* start TASK DATA *

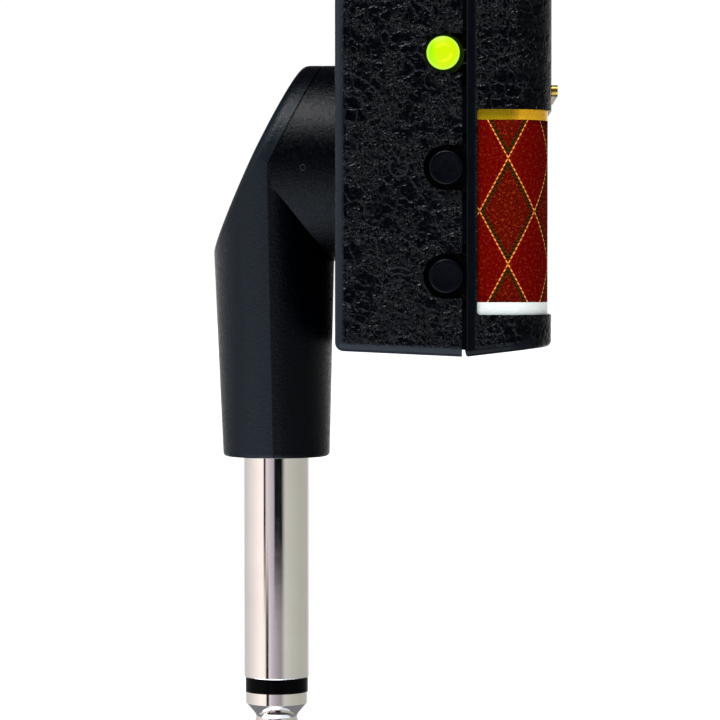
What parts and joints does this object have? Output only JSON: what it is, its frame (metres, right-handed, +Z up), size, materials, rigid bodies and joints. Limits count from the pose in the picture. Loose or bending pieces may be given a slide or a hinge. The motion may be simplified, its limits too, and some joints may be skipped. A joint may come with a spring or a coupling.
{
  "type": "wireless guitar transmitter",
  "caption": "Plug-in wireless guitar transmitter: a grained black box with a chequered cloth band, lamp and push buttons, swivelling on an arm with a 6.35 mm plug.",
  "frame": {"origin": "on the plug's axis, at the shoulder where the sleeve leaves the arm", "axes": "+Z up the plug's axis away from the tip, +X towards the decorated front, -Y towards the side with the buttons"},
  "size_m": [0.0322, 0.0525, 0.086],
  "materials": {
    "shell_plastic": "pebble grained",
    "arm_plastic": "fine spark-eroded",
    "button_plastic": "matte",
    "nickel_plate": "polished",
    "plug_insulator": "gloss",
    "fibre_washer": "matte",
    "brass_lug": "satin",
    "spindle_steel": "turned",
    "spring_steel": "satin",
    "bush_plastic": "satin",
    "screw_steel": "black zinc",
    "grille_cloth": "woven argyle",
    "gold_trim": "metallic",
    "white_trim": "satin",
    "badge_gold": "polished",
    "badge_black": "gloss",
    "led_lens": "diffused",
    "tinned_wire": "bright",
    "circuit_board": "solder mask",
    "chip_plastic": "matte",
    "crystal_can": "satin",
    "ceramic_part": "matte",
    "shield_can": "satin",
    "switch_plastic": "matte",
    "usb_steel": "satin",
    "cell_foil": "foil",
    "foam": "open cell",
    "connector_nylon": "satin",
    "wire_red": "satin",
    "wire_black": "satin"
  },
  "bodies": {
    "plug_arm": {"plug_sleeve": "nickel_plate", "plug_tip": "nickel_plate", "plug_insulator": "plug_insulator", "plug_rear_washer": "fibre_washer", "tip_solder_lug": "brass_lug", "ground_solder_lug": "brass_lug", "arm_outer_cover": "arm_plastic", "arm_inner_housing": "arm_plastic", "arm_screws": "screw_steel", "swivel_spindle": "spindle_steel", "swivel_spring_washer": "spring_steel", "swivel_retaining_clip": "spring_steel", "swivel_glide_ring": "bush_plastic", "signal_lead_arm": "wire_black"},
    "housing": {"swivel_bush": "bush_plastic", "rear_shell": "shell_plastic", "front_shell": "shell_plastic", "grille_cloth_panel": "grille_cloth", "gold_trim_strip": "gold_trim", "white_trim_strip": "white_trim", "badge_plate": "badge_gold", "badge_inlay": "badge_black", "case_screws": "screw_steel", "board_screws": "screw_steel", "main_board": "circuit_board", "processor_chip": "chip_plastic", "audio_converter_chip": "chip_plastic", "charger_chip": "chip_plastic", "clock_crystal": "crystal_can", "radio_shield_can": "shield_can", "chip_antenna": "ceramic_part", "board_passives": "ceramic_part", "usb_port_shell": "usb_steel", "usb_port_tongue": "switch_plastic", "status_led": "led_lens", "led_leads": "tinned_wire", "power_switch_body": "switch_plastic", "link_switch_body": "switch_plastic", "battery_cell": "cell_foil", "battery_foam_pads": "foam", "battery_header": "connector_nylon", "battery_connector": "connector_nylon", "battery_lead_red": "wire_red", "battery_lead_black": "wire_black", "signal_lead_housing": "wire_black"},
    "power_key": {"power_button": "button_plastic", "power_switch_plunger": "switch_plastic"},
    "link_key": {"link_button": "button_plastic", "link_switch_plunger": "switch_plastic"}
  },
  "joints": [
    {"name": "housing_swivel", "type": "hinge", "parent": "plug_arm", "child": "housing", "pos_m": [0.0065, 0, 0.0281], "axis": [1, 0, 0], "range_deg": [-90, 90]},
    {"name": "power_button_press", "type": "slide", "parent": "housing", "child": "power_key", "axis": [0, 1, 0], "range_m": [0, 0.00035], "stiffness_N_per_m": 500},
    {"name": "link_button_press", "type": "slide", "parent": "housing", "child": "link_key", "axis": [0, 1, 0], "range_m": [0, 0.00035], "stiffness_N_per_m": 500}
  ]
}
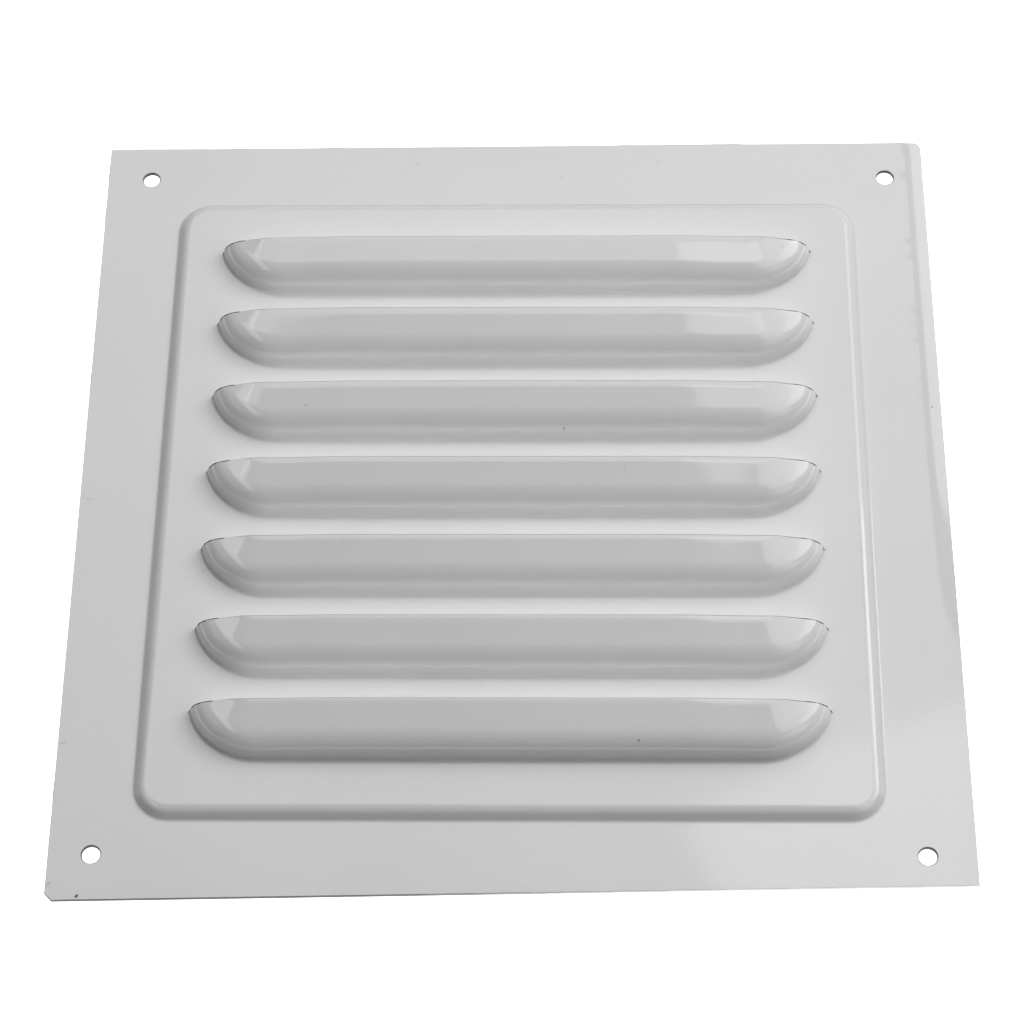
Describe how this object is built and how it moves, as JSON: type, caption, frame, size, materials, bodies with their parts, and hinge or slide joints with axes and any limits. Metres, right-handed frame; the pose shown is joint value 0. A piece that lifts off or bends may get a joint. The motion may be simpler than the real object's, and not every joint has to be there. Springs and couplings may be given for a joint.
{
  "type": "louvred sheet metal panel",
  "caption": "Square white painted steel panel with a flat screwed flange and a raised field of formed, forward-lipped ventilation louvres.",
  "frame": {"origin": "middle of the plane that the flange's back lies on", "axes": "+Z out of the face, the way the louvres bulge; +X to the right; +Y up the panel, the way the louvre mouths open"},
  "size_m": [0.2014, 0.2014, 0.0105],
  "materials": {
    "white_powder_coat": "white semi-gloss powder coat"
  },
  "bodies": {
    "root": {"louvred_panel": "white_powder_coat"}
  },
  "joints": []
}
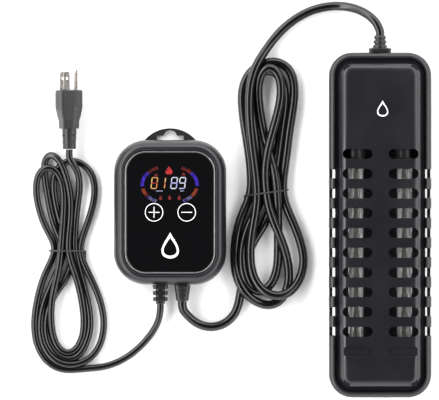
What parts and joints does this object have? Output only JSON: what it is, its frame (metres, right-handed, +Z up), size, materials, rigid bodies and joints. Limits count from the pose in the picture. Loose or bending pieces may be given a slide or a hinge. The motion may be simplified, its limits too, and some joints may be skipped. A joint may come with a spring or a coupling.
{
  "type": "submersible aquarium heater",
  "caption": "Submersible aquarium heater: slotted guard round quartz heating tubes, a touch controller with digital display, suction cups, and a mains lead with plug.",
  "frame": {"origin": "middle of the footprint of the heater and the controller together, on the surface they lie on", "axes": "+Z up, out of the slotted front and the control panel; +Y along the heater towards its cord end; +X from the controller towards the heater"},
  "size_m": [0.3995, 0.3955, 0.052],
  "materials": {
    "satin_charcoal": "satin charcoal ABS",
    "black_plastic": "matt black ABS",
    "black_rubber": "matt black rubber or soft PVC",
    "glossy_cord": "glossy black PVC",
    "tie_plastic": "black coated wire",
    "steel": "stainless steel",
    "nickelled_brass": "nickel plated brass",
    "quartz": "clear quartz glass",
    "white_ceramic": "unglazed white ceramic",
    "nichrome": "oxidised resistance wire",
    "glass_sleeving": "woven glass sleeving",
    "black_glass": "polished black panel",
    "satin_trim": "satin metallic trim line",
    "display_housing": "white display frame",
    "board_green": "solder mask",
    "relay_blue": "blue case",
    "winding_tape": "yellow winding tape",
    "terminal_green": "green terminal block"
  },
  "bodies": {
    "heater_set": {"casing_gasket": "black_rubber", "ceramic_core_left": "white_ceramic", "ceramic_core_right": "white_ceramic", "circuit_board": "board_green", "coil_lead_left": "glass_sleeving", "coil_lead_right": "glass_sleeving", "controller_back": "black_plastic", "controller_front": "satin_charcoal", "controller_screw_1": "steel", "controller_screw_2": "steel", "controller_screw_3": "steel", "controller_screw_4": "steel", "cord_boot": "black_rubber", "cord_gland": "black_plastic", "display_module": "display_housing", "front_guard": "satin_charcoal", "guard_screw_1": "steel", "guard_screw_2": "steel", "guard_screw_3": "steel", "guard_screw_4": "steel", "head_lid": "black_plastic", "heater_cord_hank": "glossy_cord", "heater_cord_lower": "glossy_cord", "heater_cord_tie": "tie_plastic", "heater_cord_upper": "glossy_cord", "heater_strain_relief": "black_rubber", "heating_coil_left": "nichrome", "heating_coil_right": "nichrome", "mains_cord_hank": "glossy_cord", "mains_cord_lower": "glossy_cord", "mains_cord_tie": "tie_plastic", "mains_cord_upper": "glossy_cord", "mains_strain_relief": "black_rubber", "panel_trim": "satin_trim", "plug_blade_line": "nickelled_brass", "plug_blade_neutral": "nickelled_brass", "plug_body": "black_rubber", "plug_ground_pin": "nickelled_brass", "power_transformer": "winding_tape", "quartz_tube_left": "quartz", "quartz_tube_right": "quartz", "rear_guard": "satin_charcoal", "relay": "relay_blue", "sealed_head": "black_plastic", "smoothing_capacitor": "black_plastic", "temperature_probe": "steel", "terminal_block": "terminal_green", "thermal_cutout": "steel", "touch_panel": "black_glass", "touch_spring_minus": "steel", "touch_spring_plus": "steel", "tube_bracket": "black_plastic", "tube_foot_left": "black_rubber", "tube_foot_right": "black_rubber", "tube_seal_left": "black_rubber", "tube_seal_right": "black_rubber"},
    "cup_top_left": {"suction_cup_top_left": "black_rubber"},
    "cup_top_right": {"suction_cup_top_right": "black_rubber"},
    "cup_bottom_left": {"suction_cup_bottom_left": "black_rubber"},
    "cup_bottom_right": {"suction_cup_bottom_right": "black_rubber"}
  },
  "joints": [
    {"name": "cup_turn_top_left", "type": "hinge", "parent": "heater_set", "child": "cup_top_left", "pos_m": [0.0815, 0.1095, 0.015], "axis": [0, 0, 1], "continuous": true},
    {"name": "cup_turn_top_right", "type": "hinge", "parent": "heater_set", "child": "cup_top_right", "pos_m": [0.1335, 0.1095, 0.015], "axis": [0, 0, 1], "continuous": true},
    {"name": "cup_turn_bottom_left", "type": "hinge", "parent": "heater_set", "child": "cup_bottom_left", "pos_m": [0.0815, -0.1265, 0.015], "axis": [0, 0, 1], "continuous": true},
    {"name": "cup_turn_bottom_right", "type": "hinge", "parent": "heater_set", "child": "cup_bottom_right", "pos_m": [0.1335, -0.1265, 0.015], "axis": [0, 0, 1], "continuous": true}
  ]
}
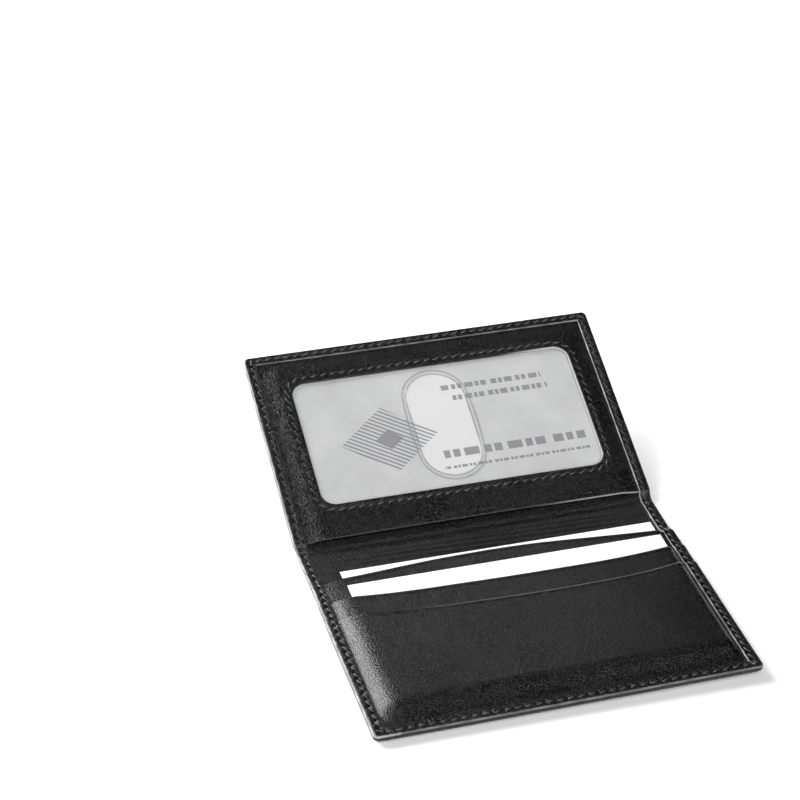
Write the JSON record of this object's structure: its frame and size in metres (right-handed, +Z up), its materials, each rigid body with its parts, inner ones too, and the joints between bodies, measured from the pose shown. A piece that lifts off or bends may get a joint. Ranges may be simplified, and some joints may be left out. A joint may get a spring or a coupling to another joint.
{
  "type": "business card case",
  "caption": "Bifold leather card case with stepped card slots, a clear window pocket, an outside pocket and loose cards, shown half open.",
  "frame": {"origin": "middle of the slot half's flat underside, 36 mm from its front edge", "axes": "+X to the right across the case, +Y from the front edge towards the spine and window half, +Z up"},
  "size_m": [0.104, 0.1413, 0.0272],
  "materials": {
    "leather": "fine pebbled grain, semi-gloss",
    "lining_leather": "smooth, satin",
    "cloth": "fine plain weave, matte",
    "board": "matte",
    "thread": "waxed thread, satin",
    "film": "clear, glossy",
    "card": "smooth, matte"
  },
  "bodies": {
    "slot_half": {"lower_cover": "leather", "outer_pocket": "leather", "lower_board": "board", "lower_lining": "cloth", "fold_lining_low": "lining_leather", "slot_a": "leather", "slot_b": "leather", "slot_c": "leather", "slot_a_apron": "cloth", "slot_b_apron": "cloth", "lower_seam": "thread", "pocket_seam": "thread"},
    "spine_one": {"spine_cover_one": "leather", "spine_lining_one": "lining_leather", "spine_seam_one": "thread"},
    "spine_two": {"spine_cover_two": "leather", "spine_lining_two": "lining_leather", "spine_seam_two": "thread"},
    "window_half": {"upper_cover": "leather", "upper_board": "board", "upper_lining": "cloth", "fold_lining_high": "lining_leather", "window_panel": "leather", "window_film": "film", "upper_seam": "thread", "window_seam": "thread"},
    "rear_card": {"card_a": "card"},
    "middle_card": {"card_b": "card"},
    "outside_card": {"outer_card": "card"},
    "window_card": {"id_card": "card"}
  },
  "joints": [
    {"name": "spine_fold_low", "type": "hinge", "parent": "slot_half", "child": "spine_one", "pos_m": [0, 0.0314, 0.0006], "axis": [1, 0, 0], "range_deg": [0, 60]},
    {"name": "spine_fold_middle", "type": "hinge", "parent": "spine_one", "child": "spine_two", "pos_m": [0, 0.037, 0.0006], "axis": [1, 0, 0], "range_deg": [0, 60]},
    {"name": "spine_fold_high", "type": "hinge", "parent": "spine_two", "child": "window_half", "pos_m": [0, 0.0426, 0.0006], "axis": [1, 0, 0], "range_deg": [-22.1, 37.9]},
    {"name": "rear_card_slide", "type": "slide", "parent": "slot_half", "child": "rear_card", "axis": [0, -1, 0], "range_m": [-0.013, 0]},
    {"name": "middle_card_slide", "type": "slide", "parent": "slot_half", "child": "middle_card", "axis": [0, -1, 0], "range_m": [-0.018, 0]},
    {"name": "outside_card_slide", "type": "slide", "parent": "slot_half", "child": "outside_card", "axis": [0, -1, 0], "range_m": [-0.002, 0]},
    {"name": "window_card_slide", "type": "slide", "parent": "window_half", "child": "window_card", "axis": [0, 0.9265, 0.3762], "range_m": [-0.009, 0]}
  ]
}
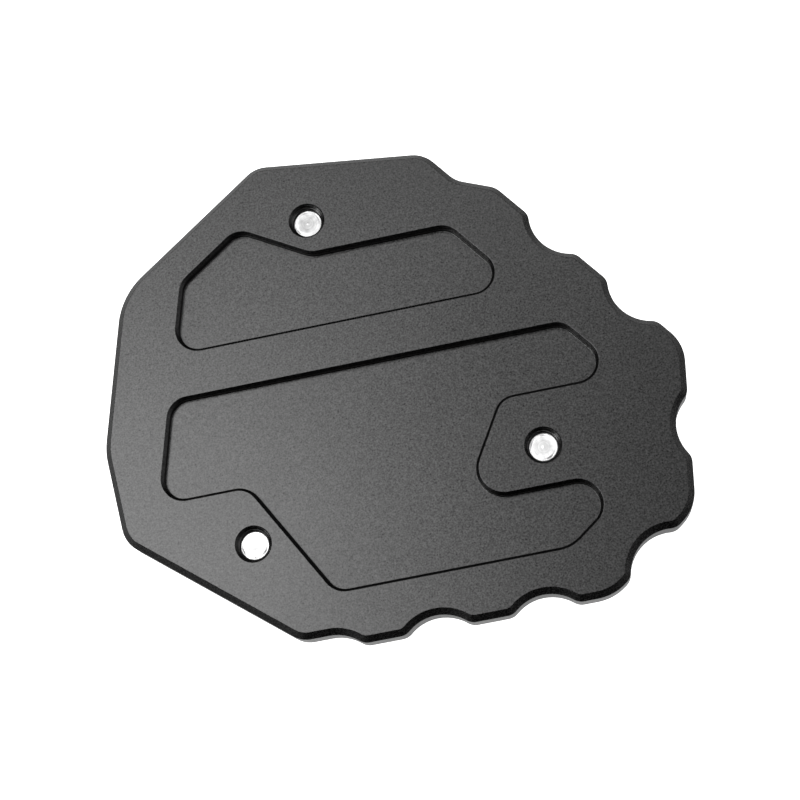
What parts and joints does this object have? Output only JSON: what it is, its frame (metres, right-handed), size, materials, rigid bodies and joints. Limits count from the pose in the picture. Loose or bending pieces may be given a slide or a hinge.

* end TASK DATA *

● **THE REQUEST**:
Keep only those lines of the records that hold "lifts", and return them.

● **RESPONSE FOR THIS EXERCISE**:
Describe how this object is built and how it moves, as JSON: type, caption, frame, size, materials, bodies with their parts, and hinge or slide joints with axes and any limits. Metres, right-handed frame; the pose shown is joint value 0. A piece that lifts off or bends may get a joint. The motion may be simpler than the real object's, and not every joint has to be there. Springs and couplings may be given for a joint.
Write the JSON record of this object's structure: its frame and size in metres (right-handed, +Z up), its materials, each rigid body with its parts, inner ones too, and the joints between bodies, measured from the pose shown. A piece that lifts off or bends may get a joint. Ranges may be simplified, and some joints may be left out. A joint may get a spring or a coupling to another joint.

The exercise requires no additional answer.